▸ The task: Within the material below, locate the line with "cad_parts[node].hide_render = cad_parts[node].hide_viewport" and the line with "imported = [obj", then return those two lines and all lines between them, exactly as written.

## BEGIN Records supplied

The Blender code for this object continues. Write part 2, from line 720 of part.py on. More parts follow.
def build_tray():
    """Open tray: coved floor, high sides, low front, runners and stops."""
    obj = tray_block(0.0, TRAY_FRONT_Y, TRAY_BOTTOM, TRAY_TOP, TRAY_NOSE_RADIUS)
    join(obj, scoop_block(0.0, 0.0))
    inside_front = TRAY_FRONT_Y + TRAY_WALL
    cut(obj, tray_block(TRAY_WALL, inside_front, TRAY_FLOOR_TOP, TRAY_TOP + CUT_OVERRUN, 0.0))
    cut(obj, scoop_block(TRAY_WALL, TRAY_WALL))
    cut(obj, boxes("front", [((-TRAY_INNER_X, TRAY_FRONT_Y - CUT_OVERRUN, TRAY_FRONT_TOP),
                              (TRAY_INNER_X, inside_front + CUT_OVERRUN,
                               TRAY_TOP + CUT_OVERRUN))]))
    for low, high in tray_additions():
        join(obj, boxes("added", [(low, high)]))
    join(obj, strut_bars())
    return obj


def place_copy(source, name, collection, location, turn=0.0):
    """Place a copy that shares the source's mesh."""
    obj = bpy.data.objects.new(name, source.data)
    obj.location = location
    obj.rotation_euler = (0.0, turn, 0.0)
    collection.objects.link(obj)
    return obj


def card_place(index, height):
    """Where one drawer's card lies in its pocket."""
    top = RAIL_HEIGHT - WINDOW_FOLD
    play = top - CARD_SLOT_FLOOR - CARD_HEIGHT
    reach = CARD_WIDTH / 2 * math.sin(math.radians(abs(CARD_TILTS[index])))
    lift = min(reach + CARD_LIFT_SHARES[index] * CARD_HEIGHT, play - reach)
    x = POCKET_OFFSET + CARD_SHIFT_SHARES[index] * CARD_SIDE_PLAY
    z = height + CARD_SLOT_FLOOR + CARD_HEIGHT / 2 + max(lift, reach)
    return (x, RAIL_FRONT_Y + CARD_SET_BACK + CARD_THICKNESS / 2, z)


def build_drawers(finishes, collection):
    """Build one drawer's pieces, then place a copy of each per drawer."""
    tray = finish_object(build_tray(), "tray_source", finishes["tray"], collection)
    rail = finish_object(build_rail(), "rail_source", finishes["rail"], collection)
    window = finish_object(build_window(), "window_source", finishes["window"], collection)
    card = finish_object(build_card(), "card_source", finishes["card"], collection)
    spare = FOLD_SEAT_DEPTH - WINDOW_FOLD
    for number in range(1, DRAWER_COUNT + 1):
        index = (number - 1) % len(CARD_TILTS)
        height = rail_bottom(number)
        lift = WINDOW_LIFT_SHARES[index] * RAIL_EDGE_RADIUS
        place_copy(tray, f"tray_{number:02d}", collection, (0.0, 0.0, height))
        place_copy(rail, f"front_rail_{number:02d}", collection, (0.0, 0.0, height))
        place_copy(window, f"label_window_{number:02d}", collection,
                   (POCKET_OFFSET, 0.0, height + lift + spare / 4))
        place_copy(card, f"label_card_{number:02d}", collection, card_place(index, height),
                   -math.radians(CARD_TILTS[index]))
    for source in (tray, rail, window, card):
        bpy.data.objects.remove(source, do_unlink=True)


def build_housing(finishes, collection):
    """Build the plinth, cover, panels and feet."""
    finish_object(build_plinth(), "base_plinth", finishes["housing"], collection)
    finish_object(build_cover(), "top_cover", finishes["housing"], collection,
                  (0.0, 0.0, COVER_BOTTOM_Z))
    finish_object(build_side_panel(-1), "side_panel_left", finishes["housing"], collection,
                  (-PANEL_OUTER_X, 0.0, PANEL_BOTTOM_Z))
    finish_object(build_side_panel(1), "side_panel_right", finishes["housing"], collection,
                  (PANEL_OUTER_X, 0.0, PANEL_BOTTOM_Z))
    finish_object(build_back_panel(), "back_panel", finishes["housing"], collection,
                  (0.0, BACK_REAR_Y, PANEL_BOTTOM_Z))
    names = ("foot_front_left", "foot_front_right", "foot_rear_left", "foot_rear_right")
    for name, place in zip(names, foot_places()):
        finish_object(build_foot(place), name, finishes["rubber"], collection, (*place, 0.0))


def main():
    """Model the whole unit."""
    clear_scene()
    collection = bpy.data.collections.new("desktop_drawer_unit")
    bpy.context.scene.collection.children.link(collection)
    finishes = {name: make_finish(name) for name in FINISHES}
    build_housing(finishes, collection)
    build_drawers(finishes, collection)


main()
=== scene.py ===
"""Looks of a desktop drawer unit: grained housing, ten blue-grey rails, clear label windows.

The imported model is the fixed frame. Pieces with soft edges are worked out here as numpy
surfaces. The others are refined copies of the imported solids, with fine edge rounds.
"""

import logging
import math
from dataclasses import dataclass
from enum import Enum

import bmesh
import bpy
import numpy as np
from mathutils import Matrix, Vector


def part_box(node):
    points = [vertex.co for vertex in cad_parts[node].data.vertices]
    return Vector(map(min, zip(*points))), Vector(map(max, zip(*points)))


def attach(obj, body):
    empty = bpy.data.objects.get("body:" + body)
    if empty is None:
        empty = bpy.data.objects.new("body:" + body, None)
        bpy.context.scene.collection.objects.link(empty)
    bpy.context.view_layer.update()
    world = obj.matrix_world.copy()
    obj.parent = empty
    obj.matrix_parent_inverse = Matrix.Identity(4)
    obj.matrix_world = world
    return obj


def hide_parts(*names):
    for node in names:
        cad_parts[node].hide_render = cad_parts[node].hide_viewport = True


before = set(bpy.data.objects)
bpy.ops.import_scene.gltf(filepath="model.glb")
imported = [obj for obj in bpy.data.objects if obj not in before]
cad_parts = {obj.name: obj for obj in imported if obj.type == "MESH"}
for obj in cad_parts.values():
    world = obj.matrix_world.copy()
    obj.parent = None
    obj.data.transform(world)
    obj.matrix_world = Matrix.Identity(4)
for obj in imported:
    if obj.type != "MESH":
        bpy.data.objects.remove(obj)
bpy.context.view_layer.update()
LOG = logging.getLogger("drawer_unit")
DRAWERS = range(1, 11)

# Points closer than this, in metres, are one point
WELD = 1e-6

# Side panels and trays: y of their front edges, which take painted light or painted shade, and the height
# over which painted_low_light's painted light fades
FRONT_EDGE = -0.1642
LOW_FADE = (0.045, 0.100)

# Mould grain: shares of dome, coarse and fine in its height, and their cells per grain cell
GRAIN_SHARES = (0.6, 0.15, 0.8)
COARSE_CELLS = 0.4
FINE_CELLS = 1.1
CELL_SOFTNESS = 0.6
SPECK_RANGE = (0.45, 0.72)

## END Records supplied
## BEGIN Records supplied

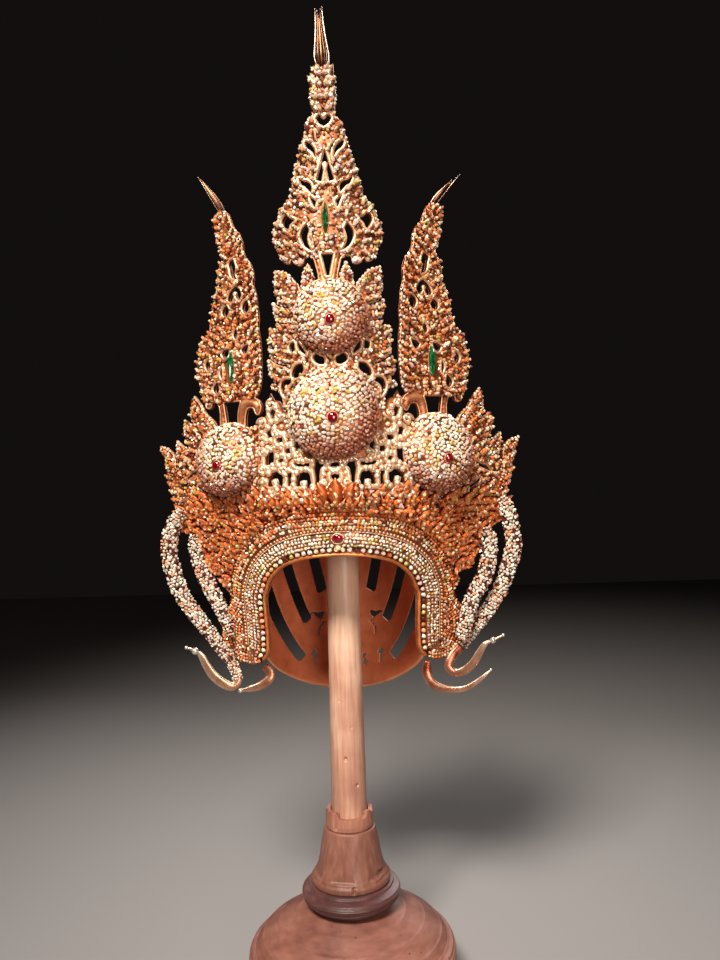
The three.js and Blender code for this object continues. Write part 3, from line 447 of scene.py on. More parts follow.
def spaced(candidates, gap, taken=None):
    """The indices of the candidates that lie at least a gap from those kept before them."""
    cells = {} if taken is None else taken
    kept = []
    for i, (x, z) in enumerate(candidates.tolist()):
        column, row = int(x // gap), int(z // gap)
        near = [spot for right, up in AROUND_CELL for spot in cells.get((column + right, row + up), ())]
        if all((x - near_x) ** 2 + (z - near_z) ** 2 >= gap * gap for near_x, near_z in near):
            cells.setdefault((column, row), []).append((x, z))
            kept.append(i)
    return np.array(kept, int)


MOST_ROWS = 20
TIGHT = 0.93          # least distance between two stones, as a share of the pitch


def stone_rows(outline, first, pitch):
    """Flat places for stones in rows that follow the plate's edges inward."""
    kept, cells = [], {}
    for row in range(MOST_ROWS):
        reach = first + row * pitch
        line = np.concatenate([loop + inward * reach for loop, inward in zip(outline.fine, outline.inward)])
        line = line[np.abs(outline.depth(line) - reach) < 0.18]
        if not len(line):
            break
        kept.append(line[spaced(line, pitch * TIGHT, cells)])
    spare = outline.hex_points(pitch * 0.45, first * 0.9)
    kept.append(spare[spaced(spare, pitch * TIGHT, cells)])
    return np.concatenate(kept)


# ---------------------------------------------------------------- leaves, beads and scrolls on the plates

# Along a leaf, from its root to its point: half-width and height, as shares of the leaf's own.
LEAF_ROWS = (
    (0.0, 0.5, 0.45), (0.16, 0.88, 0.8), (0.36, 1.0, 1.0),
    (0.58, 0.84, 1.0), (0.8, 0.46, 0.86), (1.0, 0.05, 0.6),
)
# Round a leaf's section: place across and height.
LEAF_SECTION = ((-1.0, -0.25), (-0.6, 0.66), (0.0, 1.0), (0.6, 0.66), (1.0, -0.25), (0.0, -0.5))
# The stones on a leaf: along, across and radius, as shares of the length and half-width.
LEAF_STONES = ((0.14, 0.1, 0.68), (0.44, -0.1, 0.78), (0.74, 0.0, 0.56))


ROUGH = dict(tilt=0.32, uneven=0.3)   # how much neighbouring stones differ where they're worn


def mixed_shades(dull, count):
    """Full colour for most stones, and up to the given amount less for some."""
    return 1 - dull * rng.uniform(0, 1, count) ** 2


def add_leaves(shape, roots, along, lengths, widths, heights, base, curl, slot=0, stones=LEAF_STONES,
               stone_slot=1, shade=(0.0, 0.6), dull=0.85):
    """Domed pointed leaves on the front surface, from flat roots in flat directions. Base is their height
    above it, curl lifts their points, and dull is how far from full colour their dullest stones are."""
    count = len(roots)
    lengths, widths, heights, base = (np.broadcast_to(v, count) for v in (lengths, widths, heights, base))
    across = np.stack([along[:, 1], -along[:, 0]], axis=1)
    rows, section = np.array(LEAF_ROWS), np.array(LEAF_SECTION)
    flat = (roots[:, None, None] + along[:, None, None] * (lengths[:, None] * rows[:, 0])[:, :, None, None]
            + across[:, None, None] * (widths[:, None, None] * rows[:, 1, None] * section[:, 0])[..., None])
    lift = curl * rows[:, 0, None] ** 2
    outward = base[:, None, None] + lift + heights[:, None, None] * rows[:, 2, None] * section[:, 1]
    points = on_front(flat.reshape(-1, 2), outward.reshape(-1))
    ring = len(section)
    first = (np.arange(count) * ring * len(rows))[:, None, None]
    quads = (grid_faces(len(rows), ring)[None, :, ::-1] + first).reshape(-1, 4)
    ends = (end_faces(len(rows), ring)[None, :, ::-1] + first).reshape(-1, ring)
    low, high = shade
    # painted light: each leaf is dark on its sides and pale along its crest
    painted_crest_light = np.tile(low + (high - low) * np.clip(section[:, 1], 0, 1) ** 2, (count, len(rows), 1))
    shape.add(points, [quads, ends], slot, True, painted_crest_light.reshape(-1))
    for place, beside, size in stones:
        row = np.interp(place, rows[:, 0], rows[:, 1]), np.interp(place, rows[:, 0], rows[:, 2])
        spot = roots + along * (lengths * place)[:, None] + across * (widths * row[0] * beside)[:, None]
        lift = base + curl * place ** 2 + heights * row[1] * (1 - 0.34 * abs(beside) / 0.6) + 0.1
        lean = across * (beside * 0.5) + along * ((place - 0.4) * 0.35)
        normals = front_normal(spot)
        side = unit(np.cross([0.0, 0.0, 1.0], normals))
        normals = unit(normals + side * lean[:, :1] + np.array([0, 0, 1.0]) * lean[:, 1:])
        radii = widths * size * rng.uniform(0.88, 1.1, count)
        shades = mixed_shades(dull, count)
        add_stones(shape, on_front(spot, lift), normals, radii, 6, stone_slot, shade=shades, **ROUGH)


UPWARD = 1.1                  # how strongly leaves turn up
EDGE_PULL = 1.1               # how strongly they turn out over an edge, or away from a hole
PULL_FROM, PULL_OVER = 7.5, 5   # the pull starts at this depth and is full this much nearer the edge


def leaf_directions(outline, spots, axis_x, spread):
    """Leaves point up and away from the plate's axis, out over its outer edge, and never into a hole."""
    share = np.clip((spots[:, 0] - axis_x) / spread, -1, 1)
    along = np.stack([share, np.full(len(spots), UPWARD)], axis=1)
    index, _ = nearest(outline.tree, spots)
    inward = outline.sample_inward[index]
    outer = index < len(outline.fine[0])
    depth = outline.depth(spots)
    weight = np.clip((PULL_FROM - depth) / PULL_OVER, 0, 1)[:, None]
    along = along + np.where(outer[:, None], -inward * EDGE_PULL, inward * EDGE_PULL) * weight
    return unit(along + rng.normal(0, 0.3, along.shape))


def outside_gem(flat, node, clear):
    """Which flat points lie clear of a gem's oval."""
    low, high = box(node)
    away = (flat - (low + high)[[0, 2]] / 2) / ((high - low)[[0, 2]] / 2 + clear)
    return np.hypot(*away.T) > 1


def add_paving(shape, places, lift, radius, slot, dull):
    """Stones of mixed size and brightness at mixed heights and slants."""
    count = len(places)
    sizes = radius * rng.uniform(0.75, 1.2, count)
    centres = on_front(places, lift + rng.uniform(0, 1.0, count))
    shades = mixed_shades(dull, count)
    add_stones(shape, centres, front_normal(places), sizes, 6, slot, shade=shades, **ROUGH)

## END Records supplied
## BEGIN Records supplied

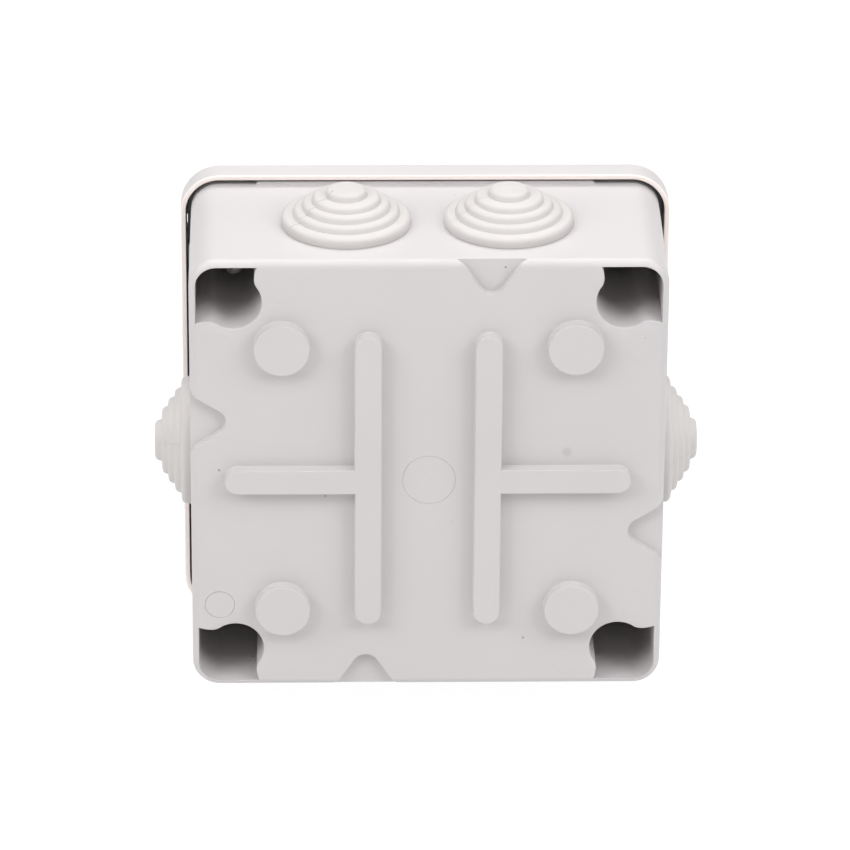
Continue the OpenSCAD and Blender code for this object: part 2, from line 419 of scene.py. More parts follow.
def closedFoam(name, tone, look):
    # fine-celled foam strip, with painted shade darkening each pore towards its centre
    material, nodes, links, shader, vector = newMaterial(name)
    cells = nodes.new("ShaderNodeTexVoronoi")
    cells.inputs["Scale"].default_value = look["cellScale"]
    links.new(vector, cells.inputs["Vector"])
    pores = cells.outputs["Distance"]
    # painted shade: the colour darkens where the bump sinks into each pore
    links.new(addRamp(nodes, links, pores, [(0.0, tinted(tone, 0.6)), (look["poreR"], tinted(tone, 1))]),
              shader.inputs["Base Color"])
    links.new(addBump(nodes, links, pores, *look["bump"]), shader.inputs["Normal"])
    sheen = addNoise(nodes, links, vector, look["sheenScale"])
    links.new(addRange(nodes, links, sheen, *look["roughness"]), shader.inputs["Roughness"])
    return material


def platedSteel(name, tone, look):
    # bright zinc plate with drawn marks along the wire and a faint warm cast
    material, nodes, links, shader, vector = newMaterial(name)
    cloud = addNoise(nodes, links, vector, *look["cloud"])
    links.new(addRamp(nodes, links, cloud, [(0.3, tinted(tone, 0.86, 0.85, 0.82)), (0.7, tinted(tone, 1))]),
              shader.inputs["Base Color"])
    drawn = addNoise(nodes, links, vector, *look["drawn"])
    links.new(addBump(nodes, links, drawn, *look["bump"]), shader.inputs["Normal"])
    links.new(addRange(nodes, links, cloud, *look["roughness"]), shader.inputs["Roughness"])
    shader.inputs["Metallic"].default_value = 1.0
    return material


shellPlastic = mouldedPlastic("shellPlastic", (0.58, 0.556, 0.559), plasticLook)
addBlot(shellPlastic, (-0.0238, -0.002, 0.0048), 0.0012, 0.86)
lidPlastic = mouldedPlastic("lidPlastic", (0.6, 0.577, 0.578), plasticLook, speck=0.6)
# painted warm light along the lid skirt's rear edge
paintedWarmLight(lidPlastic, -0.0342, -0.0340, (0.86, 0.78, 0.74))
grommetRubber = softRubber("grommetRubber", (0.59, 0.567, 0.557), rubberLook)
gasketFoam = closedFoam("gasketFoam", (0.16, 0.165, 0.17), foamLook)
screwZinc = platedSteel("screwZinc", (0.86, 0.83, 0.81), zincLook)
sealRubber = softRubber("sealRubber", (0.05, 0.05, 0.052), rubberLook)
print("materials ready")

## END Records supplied

▸ In response:
        cad_parts[node].hide_render = cad_parts[node].hide_viewport = True


before = set(bpy.data.objects)
bpy.ops.import_scene.gltf(filepath="model.glb")
imported = [obj for obj in bpy.data.objects if obj not in before]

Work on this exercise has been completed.